Structural Equation Modelling


While much of statistics focusses on associations between variables and making predictions, the aim of structural equation modelling is to establish causal relationships between variables. In spite of the common belief that any causal statement requires randomized experiments, there is an increasing body of theory, methodology and software which enables scientists to draw certain types of causal conclusions from observational data. This has important advantages, especially in cases where randomized experiments are not feasible. Notably, causal models allow the quantification of intervention effects, which is the response of the system given a certain value of one your variables (e.g. gene knock-out, rainfall). This new course will explain the key concepts underlying causal inference, the required assumptions, and how the interpretation of results differs from the case of randomized experiments. To ensure that you learn from the best, we managed to get Prof. Bill Shipley from the Université de Sherbrooke in Canada to come over to Wageningen to actually give this course. Prof. Shipley is the author of "Cause and correlation in biology: A user’s guide to path analysis, structural equations, and causal inference", which by many is seen as the guide for working with Path Analysis and Structural Equation Models. The focus will be on classical structural equation models with a small number of (latent) variables, but we will also give an introduction to recent developments on methodology for high-dimensional data. Throughout the course we will discuss applications in ecology, social sciences and genetics. Depending on the background and interests of the participants we may put a stronger emphasis on some of these applications. Participants are therefore encouraged to bring their own data.
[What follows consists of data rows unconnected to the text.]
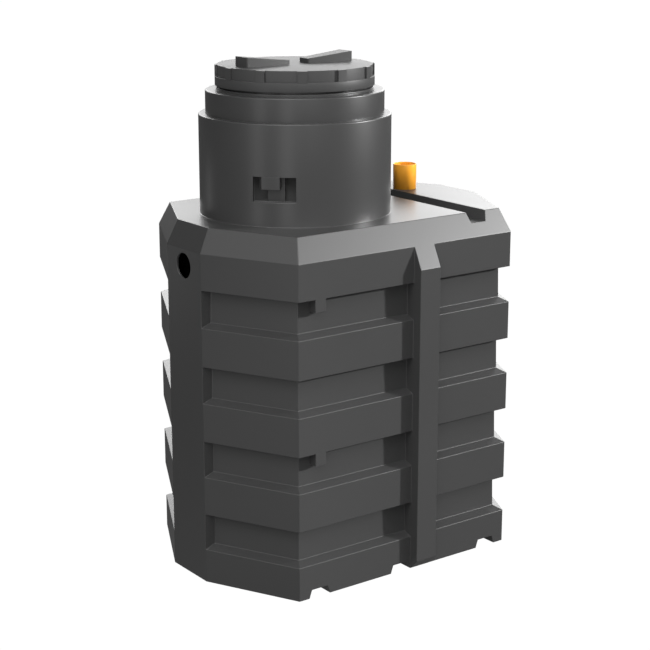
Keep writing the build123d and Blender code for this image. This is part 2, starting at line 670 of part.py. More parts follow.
for name, side in (("front_grip", -1), ("rear_grip", 1)):
    grip_plane = Plane(origin=(SHAFT_X, 0, LID_TOP), x_dir=(side, 0, 0), z_dir=(0, 0, 1))
    with BuildPart() as grip:
        with BuildSketch(grip_plane):
            with BuildLine():
                Polyline(
                    (GRIP_INNER_RADIUS, -GRIP_INNER_WIDTH / 2),
                    (GRIP_OUTER_RADIUS, -GRIP_OUTER_WIDTH / 2),
                    (GRIP_OUTER_RADIUS, GRIP_OUTER_WIDTH / 2),
                    (GRIP_INNER_RADIUS, GRIP_INNER_WIDTH / 2),
                    close=True,
                )
            make_face()
        extrude(amount=GRIP_OUTER_HEIGHT)
        with BuildSketch(Plane(origin=(SHAFT_X, 0, LID_TOP), x_dir=(side, 0, 0), z_dir=(0, -side, 0))):
            with BuildLine():
                Polyline(
                    (GRIP_INNER_RADIUS, 0),
                    (GRIP_OUTER_RADIUS, 0),
                    (GRIP_OUTER_RADIUS, GRIP_OUTER_HEIGHT),
                    (GRIP_INNER_RADIUS, GRIP_INNER_HEIGHT),
                    close=True,
                )
            make_face()
        extrude(amount=GRIP_OUTER_WIDTH, both=True, mode=Mode.INTERSECT)
        fillet(grip.edges().filter_by(Axis.Z), GRIP_CORNER)
        fillet(grip.faces().sort_by(Axis.Z)[-1].edges(), GRIP_EDGE)
    finish(grip, name)

for piece in finished:
    export_step(piece, "parts/" + piece.label + ".step")
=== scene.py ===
"""Dressed scene of the underground holding tank.

The tank body, the access shaft, the lock, the lid and the outlet pipe are modelled over the
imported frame, given their moulded plastic finishes, and shown on a pale floor in studio light.
"""

import logging
import math
from dataclasses import dataclass, field
from enum import Enum
from typing import Callable, Iterable, Sequence

import bmesh
import bpy
from mathutils import Matrix, Vector


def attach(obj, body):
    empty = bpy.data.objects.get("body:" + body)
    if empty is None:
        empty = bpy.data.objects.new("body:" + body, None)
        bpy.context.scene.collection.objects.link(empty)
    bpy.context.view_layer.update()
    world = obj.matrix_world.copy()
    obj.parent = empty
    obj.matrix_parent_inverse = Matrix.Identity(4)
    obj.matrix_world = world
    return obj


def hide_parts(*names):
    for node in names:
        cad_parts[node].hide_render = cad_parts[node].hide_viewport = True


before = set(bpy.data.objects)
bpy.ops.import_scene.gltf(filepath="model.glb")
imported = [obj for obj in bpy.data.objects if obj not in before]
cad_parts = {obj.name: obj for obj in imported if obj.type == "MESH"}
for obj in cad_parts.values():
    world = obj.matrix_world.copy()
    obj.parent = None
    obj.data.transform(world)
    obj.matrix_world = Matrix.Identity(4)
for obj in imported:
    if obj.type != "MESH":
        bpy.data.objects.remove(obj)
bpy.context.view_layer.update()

logging.basicConfig(level=logging.INFO, format="%(message)s")
LOG = logging.getLogger("tank")

Point = tuple[float, float]

MERGE_DISTANCE = 1e-5
PLACE_DIGITS = 6
FILLET_STEPS = 5
EASE_STEPS = 4
FULL_TURN = 360.0
RING_STEPS = 192
WIDE_HOLE_STEPS = 96
NARROW_HOLE_STEPS = 48
CREASE_ANGLE = 28.0
LOOSE_EDGE_ANGLE = 30.0
UPRIGHT = 0.99
SENSOR_WIDTH = 36.0
VIEW_REACH = 500.0


class Body(Enum):
    """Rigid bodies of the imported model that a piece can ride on."""

    TANK = "tank"
    LID = "lid"


class Slot(Enum):
    """Material slots of the record."""

    TANK = "tank_body"
    SHAFT = "shaft"
    LOCK = "lock"
    LID = "lid"
    PIPE = "outlet_pipe"


@dataclass(frozen=True)
class Wiring:
    """One node tree, with short ways to add math and texture nodes to it."""

    tree: bpy.types.NodeTree

    def link(self, source: bpy.types.NodeSocket, target: bpy.types.NodeSocket) -> None:
        """Join one node's output to another's input."""
        self.tree.links.new(source, target)

    def maths(self, operation: str, *values: bpy.types.NodeSocket | float) -> bpy.types.NodeSocket:
        """Add a math node.

        Args:
            operation: The node's operation.
            values: What goes into its sockets in order: other sockets, or plain numbers.

        Returns:
            The node's output.
        """
        node = self.tree.nodes.new("ShaderNodeMath")
        node.operation = operation
        for socket, value in zip(node.inputs, values):
            if isinstance(value, bpy.types.NodeSocket):
                self.link(value, socket)
            else:
                socket.default_value = value
        return node.outputs["Value"]

    def noise(
        self,
        place: bpy.types.NodeSocket,
        scale: bpy.types.NodeSocket,
        detail: float,
        roughness: float,
    ) -> bpy.types.NodeSocket:
        """Add a noise texture.

        Args:
            place: The coordinates that it reads.
            scale: The socket that sets its scale.
            detail: How many finer layers it has.
            roughness: How strong the finer layers are.

        Returns:
            The texture's value.
        """
        node = self.tree.nodes.new("ShaderNodeTexNoise")
        node.inputs["Detail"].default_value = detail
        node.inputs["Roughness"].default_value = roughness
        self.link(place, node.inputs["Vector"])
        self.link(scale, node.inputs["Scale"])
        return node.outputs["Fac"]

    def compare(
        self, operation: str, vector: bpy.types.NodeSocket, fixed: Vector
    ) -> bpy.types.NodeSocket:
        """Add a vector math node that puts out one number.

        Args:
            operation: The node's operation, such as DISTANCE or DOT_PRODUCT.
            vector: The socket with the vector that varies.
            fixed: The vector that it is compared with.

        Returns:
            The node's number.
        """
        node = self.tree.nodes.new("ShaderNodeVectorMath")
        node.operation = operation
        node.inputs[1].default_value = fixed
        self.link(vector, node.inputs[0])
        return node.outputs["Value"]


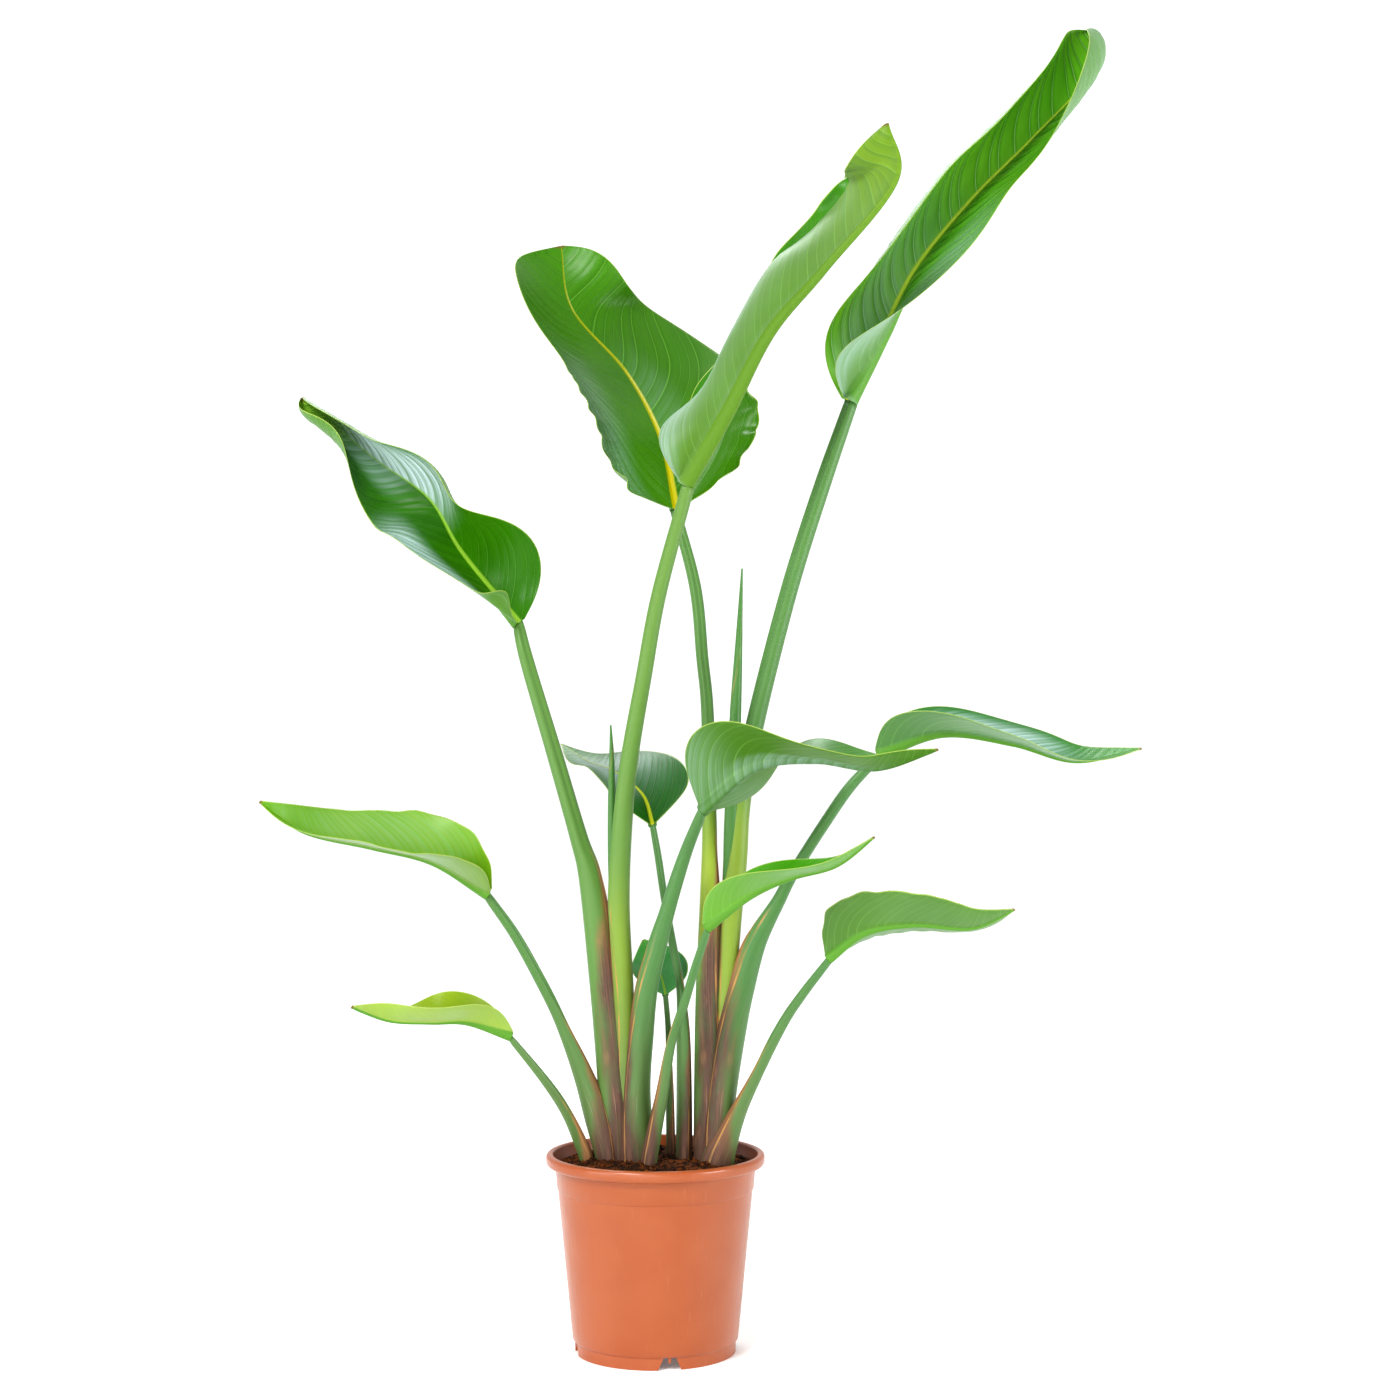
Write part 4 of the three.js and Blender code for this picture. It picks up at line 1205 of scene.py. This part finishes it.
@dataclass
class Stalk:
    """A grooved stalk that widens into its sheath, with the sheath's papery edges.

    Attributes:
        leaf: the leaf's measures.
        root: how deep it stands in the soil.
        root_share: how wide it is down there, next to its width at the soil.
        gap: the clearance between stalk and blade.
        ring: points round it.
        steps: rows along it.
        channel: the depth of its groove, as a share of its half width.
        channel_angle: how wide the groove is, in radians.
        channel_rise: between which shares of its length the groove deepens.
        turn_in: the share of its length from which it turns into the midrib.
        step: how far the sheath's margins stand out.
        margin_angle: how far each lies from the middle of the opening.
        sway: how far they wander from there, in radians.
        sway_length: how slowly they do.
        brown_fade: how far below the apex the brown has come round in full.
        brown_foot: the heights between which it closes round the foot.
        olive_foot: the heights between which the green dulls to olive.
    """

    leaf: Leaf
    root: float = 40.0
    root_share: float = 0.88
    gap: float = 0.35
    ring: int = 48
    steps: int = 150
    channel: float = 0.3
    channel_angle: float = 0.42
    channel_rise: tuple[float, float] = (0.5, 0.8)
    turn_in: float = 0.97
    step: float = 1.1
    margin_angle: float = 50.0
    sway: float = 0.22
    sway_length: float = 41.0
    brown_fade: float = 130.0
    brown_foot: tuple[float, float] = (250.0, 185.0)
    olive_foot: tuple[float, float] = (400.0, 190.0)

    def build(self, material: Material) -> None:
        """Builds the stalk and ties it to its solid.

        Args:
            material: its finish.
        """
        leaf = self.leaf
        _, forward, up, _ = (part[0] for part in Blade(leaf).frames(np.array([0.0, 0.5])))
        path = [np.array(row[:3], float) for row in leaf.stalk]
        path.insert(0, path[0] - (0, 0, self.root))
        path.append(np.array(leaf.rib[0], float) - self.gap * forward)
        t = np.linspace(0, 1, self.steps)
        half_wide, half_deep = (
            curve([leaf.stalk[0][i] * self.root_share, *(row[i] for row in leaf.stalk), leaf.rib_base], t)
            for i in (3, 4)
        )
        centre = curve(path, t)
        tangent = heading(path, t)
        tangent = unit(tangent + (forward - tangent[-1]) * smooth(self.turn_in, 1.0, t)[:, None])
        across = unit(np.cross(np.array([0.0, 1.0, 0.0]), tangent))
        back = np.cross(tangent, across)
        angle = ring_angles(self.ring)
        off = wrapped(angle[None, :] - np.arctan2(back @ up, across @ up)[:, None])
        groove = self.channel * smooth(*self.channel_rise, t)[:, None] * bell(off, self.channel_angle)
        # The sheath is open towards the fan's heart: its two margins lie either side of that.
        heart = 0.0 if leaf.leans is LEFT else np.pi
        from_heart = np.abs(wrapped(angle - heart))[None, :]
        z = centre[:, 2][:, None] * np.ones(self.ring)
        apex = leaf.apex
        margin = math.radians(self.margin_angle) + self.sway * np.sin(z / self.sway_length + leaf.rib_base)
        opening = smooth(0.12, -0.12, from_heart - margin)
        sink = self.step * smooth(apex + 6, apex - 30, z) * opening
        places = centre[:, None] + sum(
            way[:, None] * ((half[:, None] * (1 - groove) - sink) * share)[..., None]
            for way, half, share in ((across, half_wide, np.cos(angle)), (back, half_deep, np.sin(angle)))
        )
        from_margin = (from_heart - margin) * 0.5 * (half_wide + half_deep)[:, None]
        up_it = np.repeat(travelled(centre)[:, None], self.ring, axis=1)
        # The brown reaches further round towards the soil.
        limit = 0.5 + 1.35 * smooth(apex, apex - self.brown_fade, z) + 0.9 * smooth(*self.brown_foot, z)
        values = {
            "bract": smooth(0.8, -0.8, from_heart - limit * leaf.bract) * smooth(apex + 6, apex - 25, z),
            "young": leaf.young * smooth(apex + 60, apex - 40, z) * smooth(leaf.fresh - 90, leaf.fresh, z),
            "paper": smooth(apex + 4, apex - 16, z),
            "low": smooth(*self.olive_foot, z),
            "high": smooth(apex - self.brown_fade, apex - 10, z),
            "light": np.full(z.shape, leaf.light),
        }
        uv = {"round": np.stack([from_margin, up_it], axis=-1) * MM}
        settle(skin(f"{leaf.name}_stalk_skin", places, uv, values), material, "stalk", f"{leaf.name}_stalk")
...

  • Day 1: Introduction and background of structural equation models (SEM): causation versus correlation, causal inference versus ‘classical’ statistics. Identifiability and estimation for models without latent variables.
  • Day 2: Testing and selecting your model: goodness of fit tests, model comparison, confirmatory and explanatory models.
  • Day 3: Adding latent (unmeasured) variables to your model; concept of latent variables, estimating SEMs with latent variables.
  • Day 4: The estimation of causal effects revisited: causal graphs, directed acyclic graphs and conditional independence, d-separation and faithfulness. The d-sep test.
  • Day 5: Applications of SEMs in ecology and genomics, e.g. causal inference for high-dimensional data with the R-packages pcalg and qtlnet.